Efficient Hand Gesture Recognition using Multi-Task Multi-Modal Learning and Self-Distillation

Jie-Ying Li, Herman Prawiro, Chia-Chen Chiang, Hsin-Yu Chang, Tse-Yu Pan, Chih-Tsun Huang, Min-Chun Hu

Published: 2023, Last Modified: 05 Nov 2025MMAsia 2023EveryoneRevisionsBibTeXCC BY-SA 4.0

Abstract: In this paper, we propose a lightweight model for hand gesture recognition using an RGB camera. The proposed model enables recognition of first-person hand gestures using a single camera and achieves near-real-time computational performance on both high-end and low-end computing devices.
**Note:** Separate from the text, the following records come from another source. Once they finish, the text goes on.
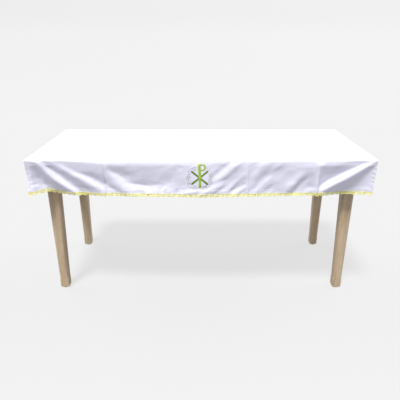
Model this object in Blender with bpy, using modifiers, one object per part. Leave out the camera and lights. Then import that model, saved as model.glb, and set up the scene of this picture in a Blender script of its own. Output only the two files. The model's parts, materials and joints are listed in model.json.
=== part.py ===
"""Communion table: a framed oak table dressed with a white altar cloth.

Units are metres, +Z is up, and the origin is on the floor at the middle of the table.
The front, where the emblem hangs, faces -Y. Left and right are -X and +X, as seen from the front.
The wooden table is mortised and tenoned. The cloth hangs over all four edges with boxed corners.
"""

import math

import bmesh
import bpy
from mathutils import Matrix, Vector

# Driving dimensions
TABLE_HEIGHT = 0.900
TOP_LENGTH = 2.000
TOP_DEPTH = 0.800
TOP_THICKNESS = 0.030
FRAME_INSET = 0.075
CLOTH_DROP = 0.215
LACE_HEIGHT = 0.018
FOOT_TRAVEL = 0.015
GAP = 0.0003

# Top
BOARD_COUNT = 5
BREADBOARD_WIDTH = 0.090
TONGUE_THICKNESS = 0.010
TONGUE_LENGTH = 0.012
END_TONGUE_LENGTH = 0.020
EDGE_RADIUS = 0.008
EDGE_SEGMENTS = 3
TOP_UNDERSIDE = TABLE_HEIGHT - TOP_THICKNESS

# Legs
LEG_WIDTH = 0.070
LEG_FOOT_WIDTH = 0.052
LEG_CHAMFER = 0.007
LEG_ARRIS = 0.001
LEG_BOTTOM = 0.0085
LEG_TAPER_START = 0.740
CHAMFER_STOP = 0.020

# Aprons and cross bearers
APRON_THICKNESS = 0.024
APRON_HEIGHT = 0.095
APRON_SETBACK = 0.006
APRON_TENON = Vector((0.040, 0.009, 0.062))
APRON_GROOVE_DEPTH = 0.009
APRON_GROOVE = (0.848, 0.8575)
BEARER_HEIGHT = 0.070
BEARER_POSITIONS = {"left": -0.500, "centre": 0.0, "right": 0.500}
BEARER_TENON = Vector((0.010, 0.010, 0.040))
FRAME_TOP = TOP_UNDERSIDE - GAP

# Corner braces and turn-buttons
BRACE_THICKNESS = 0.024
BRACE_HEIGHT = 0.060
BRACE_TOP = 0.844
BRACE_CLEARANCE = 0.002
BUTTON_WIDTH = 0.040
BUTTON_DEPTH = 0.030
BUTTON_HEIGHT = 0.024
BUTTON_TONGUE = Vector((0.008, 0.0, 0.008))
BUTTON_SPACING = 0.690

# Screws
SCREW_HEAD_RADIUS = 0.0042
SCREW_HEAD_HEIGHT = 0.003
SCREW_SHANK_RADIUS = 0.0022
SCREW_POINT = 0.004
SCREW_SLOT_DEPTH = 0.0012
SCREW_SLOT_WIDTH = 0.001
BRACE_SCREW_LENGTH = 0.028
BUTTON_SCREW_LENGTH = 0.036
PILOT_CLEARANCE = 0.0003

# Levelling feet
PAD_RADIUS = 0.020
PAD_HEIGHT = 0.008
STUD_RADIUS = 0.005
STUD_LENGTH = 0.050
INSERT_RADIUS = 0.007
INSERT_BORE = 0.0053
INSERT_LENGTH = 0.022
FLANGE_RADIUS = 0.0105
FLANGE_HEIGHT = 0.0015

# Cloth, lace and emblem
CLOTH_THICKNESS = 0.0015
CLOTH_CLEARANCE = 0.0005
CLOTH_RADIUS = 0.010
CLOTH_SEGMENTS = 3
CLOTH_TOP = TABLE_HEIGHT + CLOTH_CLEARANCE + CLOTH_THICKNESS
CLOTH_OUTSET = CLOTH_CLEARANCE + CLOTH_THICKNESS
CLOTH_HALF = Vector((TOP_LENGTH / 2 + CLOTH_OUTSET, TOP_DEPTH / 2 + CLOTH_OUTSET))
HEM_LEVEL = CLOTH_TOP - CLOTH_DROP
CLOTH_BOTTOM = HEM_LEVEL + LACE_HEIGHT
EMBLEM_LAYER = 0.0007
EMBLEM_X = -0.007
HALO_RADIUS = 0.078
HALO_THICKNESS = 0.0005
CHI_LEVEL = 0.803
CHI_STROKE = 0.010
CHI_HALF = Vector((0.047, 0.035))
RHO_LEVEL = 0.813
RHO_HEIGHT = 0.143
STEM_WIDTH = 0.015
SERIF = Vector((0.004, 0.009))
BOWL_STROKE = 0.010
BOWL_RADIUS = 0.019
BOWL_STRAIGHT = 0.010

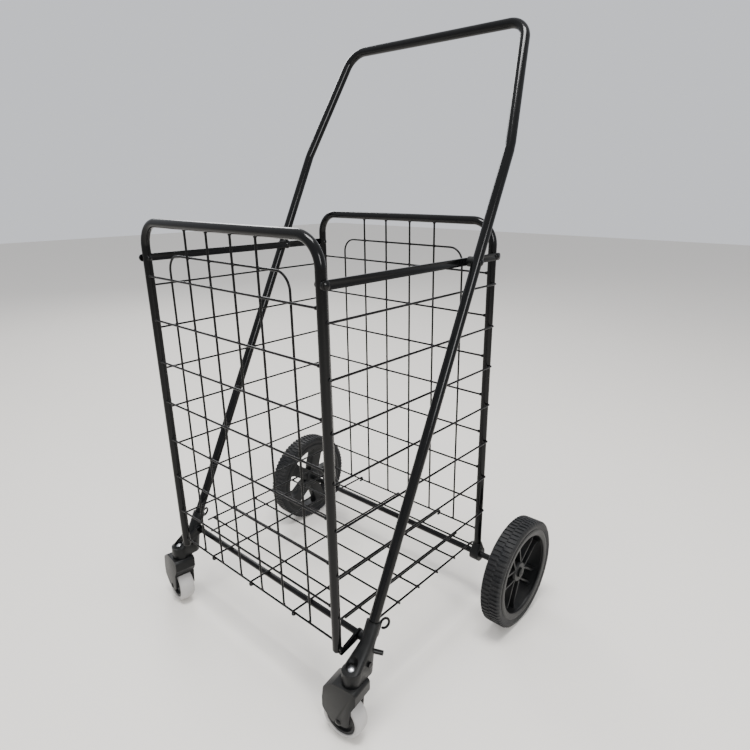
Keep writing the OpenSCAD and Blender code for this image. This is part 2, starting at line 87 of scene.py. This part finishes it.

The proposed framework utilizes multi-task multi-modal learning and self-distillation to deal with the challenges in hand gesture recognition. We integrate additional modalities (depth) and a future prediction mechanism to enhance the model’s ability to learn spatio-temporal information. Furthermore, we employ self-distillation to compress the model, achieving a balance between accuracy and computational efficiency. We compared the proposed hand gesture recognition model with the state-of-the-art method, and our model outperforms the SOTA by 0.88% and 3.52% on the EgoGesture and NVGesture datasets, respectively. In terms of computational efficiency, our model takes only 161ms in average to recognize a gesture on a device with low-end GPUs (NVIDIA Jetson TX2), which is acceptable for interaction in XR applications.